Fountaine is currently on sabbatical from Texas Wesleyan School of Law and is in Amman, Jordan, working with the American Bar Association Rule of Law Initiative on legal education reform.. She recently completed a Fulbright Senior Scholar at Universität Bayreuth School of Law, Business & Economics in Bayreuth, Germany, where she taught U.S. Constitutional Law and U.S. Common Law Methods to German law students.
Fountaine was among three finalists to visit the law school and campus in December. She said she was initially attracted to the law school because of its “student-centered program with an innovative curriculum and a commitment to preparing students for the ethical practice of law in today’s competitive legal environment.”
“As I went through the process, I was impressed with the exceptional law school community -- the faculty staff, students, alumni, and greater University community -- all of whom are committed to the bright future of this law school.”
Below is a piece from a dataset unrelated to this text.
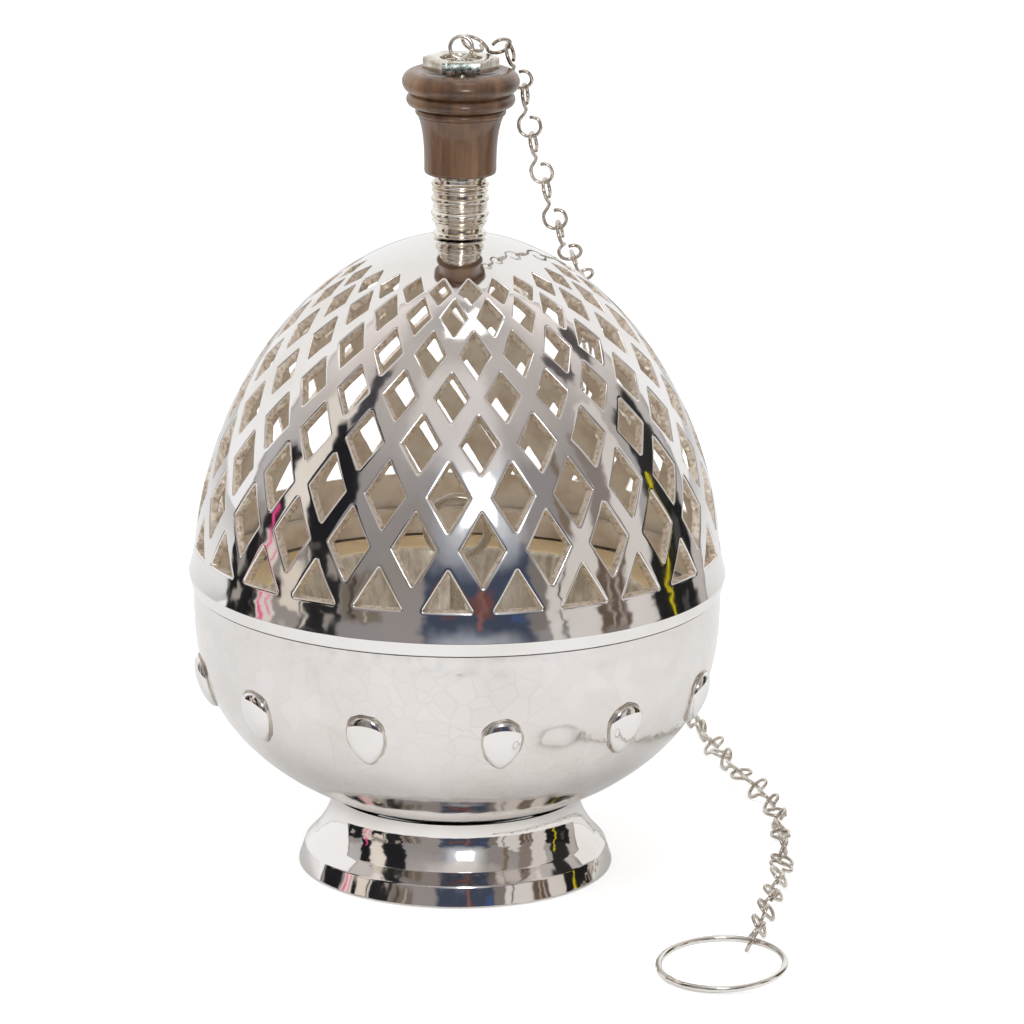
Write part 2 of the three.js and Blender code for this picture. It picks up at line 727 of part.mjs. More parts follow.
// Eye: a wire loop on a shank that turns in the nut's web, with a head under it
function makeEye() {
  const headTop = recessFloor - nutWeb - joinGap;
  const headBottom = headTop - eyeHeadHeight;
  const collarBottom = eyeLoopBottom - eyeCollarHeight;
  const loop = new THREE.TorusGeometry(eyeRadius, eyeWire / 2, 6, 16);
  let eye = toManifold(loop.rotateX(Math.PI / 2).translate(0, 0, eyeLoopHeight));
  eye = eye.add(toManifold(rod(eyeShankRadius, headBottom, eyeLoopBottom + eyeWire / 4, 10)));
  eye = eye.add(toManifold(rod(eyeCollarRadius, collarBottom, eyeLoopBottom, 10)));
  eye = eye.add(toManifold(rod(eyeHeadRadius, headBottom, headTop, 10)));
  add('top_eye', fromManifold(eye), steel);
  return headBottom;
}

// Rod, washer and nut that clamp collar and handle to the dome
function makeRod(headBottom) {
  const seat = domeFlatHeight() - domeWall - joinGap;
  const washerBottom = seat - washerThickness;
  const rodBottom = seat - rodBelowDome;
  const bore = rodRadius + joinGap;
  add('tie_rod', rod(rodRadius, rodBottom, headBottom - rodTopGap), steel);
  add('dome_washer', turnedRing([
    [bore, washerBottom],
    [washerRadius, washerBottom],
    [washerRadius, seat],
    [bore, seat],
  ], smallSides), steel);
  const nutHigh = washerBottom - joinGap;
  let nut = toManifold(turned([
    [0, nutHigh - lockNutHeight],
    [lockNutCornerRadius, nutHigh - lockNutHeight],
    [lockNutCornerRadius, nutHigh],
    [0, nutHigh],
  ], 6));
  nut = nut.subtract(toManifold(rod(bore, nutHigh - lockNutHeight - 1, nutHigh + 1)));
  add('lock_nut', fromManifold(nut), steel);
}

// Pan with its flange on the ledge, and the ring that lifts it
function makePan() {
  const flangeBottom = panFlangeTop - panWall;
  const floorTop = panFloor + panWall;
  add('charcoal_pan', turned([
    [0, panFloor],
    [panFloorRadius - panCorner, panFloor],
    [panFloorRadius, panFloor + panCorner],
    [panMouthRadius, flangeBottom],
    [panFlangeRadius, flangeBottom],
    [panFlangeRadius, panFlangeTop],
    [panMouthRadius - panWall, panFlangeTop],
    [panFloorRadius - panWall, floorTop + panCorner - joinGap],
    [panFloorRadius - panCorner - panWall, floorTop],
    [0, floorTop],
  ]), brass);
  const ledgeTop = flangeBottom - joinGap;
  const ledgeBottom = ledgeTop - ledgeThickness;
  const ledgeOuter = bowlRadius(ledgeBottom) - bowlWall - joinGap - facetRoom;
  const ledgeInner = panFlangeRadius - ledgeReach;
  add('pan_ledge', turnedRing([
    [ledgeInner, ledgeBottom],
    [ledgeOuter, ledgeBottom],
    [ledgeOuter, ledgeTop],
    [ledgeInner, ledgeTop],
  ]), innerSilver);
  const ringBottom = liftRingHeight - liftRingRadius - liftRingWire / 2;
  const stemBottom = floorTop + joinGap;
  add('pan_stem', turned([
    [0, stemBottom],
    [stemFootRadius, stemBottom],
    [stemRadius, stemBottom + stemFootHeight],
    [stemRadius, ringBottom - joinGap],
    [0, ringBottom - joinGap],
  ], smallSides), steel);
  const ring = new THREE.TorusGeometry(liftRingRadius, liftRingWire / 2, 6, 20);
  add('lifting_ring', ring.rotateX(Math.PI / 2).translate(0, 0, liftRingHeight), steel);
}

// Where the chain runs, from inside the eye's loop to the finger ring
function chainRoute() {
  const eyeInside = eyeRadius - eyeWire / 2 - chainSlack;
  const start = eyeInside - chainFacetRadius + chainHook * chainWire;
  const ground = Math.SQRT1_2 * (chainLoopWidth - chainWire) / 2 + chainFacetRadius;
  const hold = THREE.MathUtils.degToRad(eyeHoldAngle);
  const points = [new THREE.Vector3(start * Math.cos(hold), 0, eyeLoopHeight + start * Math.sin(hold))];
  for (const [degrees, out, up] of routeHandle) {
    points.push(polar(handleTopRadius + out, degrees, nutTop + up));
  }
  for (const [degrees, share] of routeDome) {
    const height = domeBase + share * domeRise;
    const [radius, level] = insideOf(domeOutline, height, -routeDomeLift);
    points.push(polar(radius, degrees, level));
  }
  for (const [degrees, out, height] of routeBowl) {
    points.push(polar(coverArrisRadius + out, degrees, height));
  }
  for (const [x, y] of routeGround) points.push(new THREE.Vector3(x, y, ground));
  const past = fingerRingWire / 2 + chainSlack + chainFacetRadius - chainHook * chainWire;
  points.push(new THREE.Vector3(...routeEnd).addScaledVector(polar(1, fingerRingTurn, 0), past));
  return points;
}

// One link: a closed wire, pinched at its waist, with its two loops a quarter turn apart
function chainLink(middle, along, first, second, half) {
  const place = (reach, wide, side) => {
    return middle.clone().addScaledVector(along, reach).addScaledVector(wide, side);
  };
  const width = (chainLoopWidth - chainWire) / 2;
  const between = first.clone().add(second).normalize();
  const crownToWaist = chainLoop.map(([reach, wide]) => [half * reach, width * wide]);
  const waistToCrown = [...crownToWaist].reverse();
  const points = [
    place(half, second, 0),
    ...crownToWaist.map(([reach, wide]) => place(reach, second, wide)),
    place(0, between, chainWaist / 2),
    ...waistToCrown.map(([reach, wide]) => place(-reach, first, wide)),
    place(-half, first, 0),
    ...crownToWaist.map(([reach, wide]) => place(-reach, first, -wide)),
    place(0, between, -chainWaist / 2),
    ...waistToCrown.map(([reach, wide]) => place(reach, second, -wide)),
  ];
  const wire = new THREE.CatmullRomCurve3(points, true);
  return new THREE.TubeGeometry(wire, chainLinkSteps, chainFacetRadius, chainSides, true);
}

// Chain: links from joint to joint of the route, each touching the next
function makeChain() {
  const route = new THREE.CatmullRomCurve3(chainRoute());
  route.arcLengthDivisions = 2000;
  const links = Math.round(route.getLength() / chainPitch);
  const joints = route.getSpacedPoints(links);
  const up = new THREE.Vector3(0, 0, 1);
  const solids = [];
  for (let i = 0; i < links; i += 1) {
    const along = joints[i + 1].clone().sub(joints[i]);
    const half = along.length() / 2 + chainHook * chainWire;
    along.normalize();
    const middle = joints[i].clone().add(joints[i + 1]).multiplyScalar(0.5);
    const outward = new THREE.Vector3(middle.x, middle.y, 0).normalize();
    const away = up.clone().multiplyScalar(Math.hypot(along.x, along.y));
    away.addScaledVector(outward, -along.z);
    away.addScaledVector(along, -away.dot(along)).normalize();
    const start = i === 0 ? chainStartTurn : chainTurn;
    const end = i === links - 1 ? chainEndTurn : chainTurn;
    const first = away.clone().applyAxisAngle(along, THREE.MathUtils.degToRad(start));
    const second = away.clone().applyAxisAngle(along, THREE.MathUtils.degToRad(-end));
    solids.push(toManifold(chainLink(middle, along, first, second, half)));
  }
  add('chain', fromManifold(wasm.Manifold.union(solids)), silver);
}

// Finger ring, lying on the ground with the side that the last link holds raised
function makeFingerRing() {
  const hold = new THREE.Vector3(...routeEnd);
  const toward = polar(1, fingerRingTurn, 0);
  const tangent = new THREE.Vector3(-toward.y, toward.x, 0);
  const rise = hold.z - fingerRingWire / 2 - groundGap;
  const tilt = Math.asin(rise / (2 * fingerRingRadius));
  const ring = new THREE.TorusGeometry(fingerRingRadius, fingerRingWire / 2, 6, 28);
  ring.applyMatrix4(new THREE.Matrix4().makeRotationAxis(tangent, tilt));
  const fall = toward.clone().applyAxisAngle(tangent, tilt);
  const centre = hold.clone().addScaledVector(fall, fingerRingRadius);
  add('finger_ring', ring.translate(centre.x, centre.y, centre.z), silver);
}

makeFoot();
makeBowl();
for (let i = 0; i < studCount; i += 1) {
  const number = String(i + 1).padStart(2, '0');
  makeStud(`cabochon_${number}`, studPhase + (360 * i) / studCount);
}
makeDome();
makeLock();
makeCollar();
makeHandle();
makeNut();
const eyeHeadBottom = makeEye();
makeRod(eyeHeadBottom);
makePan();
makeChain();
makeFingerRing();

export default model;
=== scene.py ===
# Looks of the thurible: silvered pierced dome, hammered bowl, turned grip, jack chain and ring.
# Pieces are drawn in millimetres in the CAD's own frame and stored in metres.

import math

import bpy
import numpy as np
from mathutils import Matrix, Vector, geometry, kdtree


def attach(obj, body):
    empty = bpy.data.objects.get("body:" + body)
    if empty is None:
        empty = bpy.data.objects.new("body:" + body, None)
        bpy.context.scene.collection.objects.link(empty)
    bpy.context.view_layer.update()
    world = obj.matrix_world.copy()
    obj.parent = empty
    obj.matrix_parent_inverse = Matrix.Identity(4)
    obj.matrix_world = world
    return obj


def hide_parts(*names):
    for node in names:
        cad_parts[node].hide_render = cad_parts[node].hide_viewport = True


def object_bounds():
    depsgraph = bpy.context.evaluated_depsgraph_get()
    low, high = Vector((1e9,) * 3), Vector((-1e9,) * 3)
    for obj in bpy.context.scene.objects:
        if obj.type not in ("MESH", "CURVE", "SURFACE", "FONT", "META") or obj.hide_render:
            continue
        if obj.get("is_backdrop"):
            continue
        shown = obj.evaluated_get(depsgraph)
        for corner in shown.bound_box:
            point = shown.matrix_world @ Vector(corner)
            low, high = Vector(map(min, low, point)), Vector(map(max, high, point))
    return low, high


MM = 0.001
RNG = np.random.default_rng(7)

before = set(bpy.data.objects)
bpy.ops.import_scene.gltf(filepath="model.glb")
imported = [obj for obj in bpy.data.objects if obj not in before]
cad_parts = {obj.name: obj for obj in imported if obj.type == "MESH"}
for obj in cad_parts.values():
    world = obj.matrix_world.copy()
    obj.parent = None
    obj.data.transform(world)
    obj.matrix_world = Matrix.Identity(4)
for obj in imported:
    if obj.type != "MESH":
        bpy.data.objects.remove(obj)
CAD_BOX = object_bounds()
scene = bpy.context.scene

# Sizes repeated from the CAD source, in millimetres
BOWL_RIM_RADIUS = 74.8
BOWL_DEPTH = 69.8
BOWL_WALL = 1.0
BOWL_FULLNESS = 2.96
BOWL_ROUNDNESS = 1.41
FOOT_HEIGHT = 21.4
FOOT_NECK_INNER = 35.0
COVER_CLEARANCE = 0.4
COVER_EDGE_RADIUS = 75.3
ARRIS_RADIUS = 76.2
ARRIS_HEIGHT = 3.9
DOME_RADIUS = 74.9
DOME_RISE = 97.0
DOME_SHOULDER = 1.86
DOME_TIP = 1.91
DOME_FLARE_HEIGHT = 9.0
DOME_WALL = 2.4
DOME_TOP_RADIUS = 8.6
ROD_BORE = 3.3
GAP = 0.3  # left between neighbouring solids
COLUMNS = 24
PITCH = 360 / COLUMNS
PIERCE_PHASE = -92.0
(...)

Professor W. Eugene Basanta, the Southern Illinois Healthcare Professor of Law, chaired the search committee. The committee and law school community are “very pleased and excited” to have Fountaine as the law school’s new dean, he said.
“The Dean Search Committee received applications from a diverse array of excellent candidates, and Professor Fountaine emerged from the interview process as the law school’s first choice for dean,” Basanta said.
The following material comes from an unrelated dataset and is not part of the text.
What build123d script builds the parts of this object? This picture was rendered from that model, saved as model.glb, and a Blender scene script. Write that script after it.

Fountaine said her most immediate goal is continuing the law school’s commitment “to providing students with an outstanding legal education that emphasizes professional values and civic engagement.” She said she’s looking forward to working with the faculty to continue and expand innovative curricular programs and to continue and enhance the faculty’s commitment to creative and influential legal scholarship.
“Certainly, attracting a bright and diverse student body is a top priority -- one that has become increasingly challenging over the past few years as law school applications have declined across the country,” she said. “I think the best way to attract students is to create an outstanding program of legal education that will enable them to leave law school with a thorough grounding in theory and practice, not only so they can hit the ground running in today’s legal profession but also so they can meet the challenges of tomorrow’s legal profession,”
In January, the law school offered a workshop that focused on preparing female law students to be leaders within the legal profession. Attracting more women and minority students to the law school is a top priority, Fountaine said, adding that she hopes the law school can continue to offer similar programs, in addition to additional mentoring and outreach programs that let female and minority applicants know the law school “provides a supportive and empowering environment for all of its students.”
Fountaine said she and her husband, Paul, both grew up in Indiana, and her family is excited to be returning to the Midwest. She earned her law degree from the University of Southern California Gould School of Law in 1988, and a bachelor’s degree in business from Indiana University in Bloomington, Ind., in 1984.
Fountaine said she was interested in the law from a young age, and comes from a family of teachers who put a priority on higher education.
She came to Texas Wesleyan School of Law in 1997 as an associate professor and director of academic support. She became a full professor in 2001, and served as the law school’s interim dean and professor from 2006 to 2008. While serving as interim dean, Fountaine was responsible for an $18 million budget with more than 100 employees. During the period, Texas Wesleyan admitted two of its largest classes in school history with increased diversity while maintaining academic quality in spite of a declining law school applicant pool nationally.
Prior to arriving at Texas Wesleyan School of Law, Fountaine was an instructor at the University of Cincinnati College of Law from 1992 to 1997. She also was a visiting professor in 2005-2006 at the Washington & Lee University School of Law in Lexington,Va. Prior to teaching, Fountaine was a litigation associate from 1988 to 1991 with the Los Angeles-based law firm O’Melveny & Myers.
Fountaine’s areas of teaching and research interest are civil procedure, federal courts, civil rights and legal ethics. Fountaine said she hopes to teach while dean, although she isn’t planning to do so her first year.
“I really enjoy being in the classroom and interacting with students,” she said.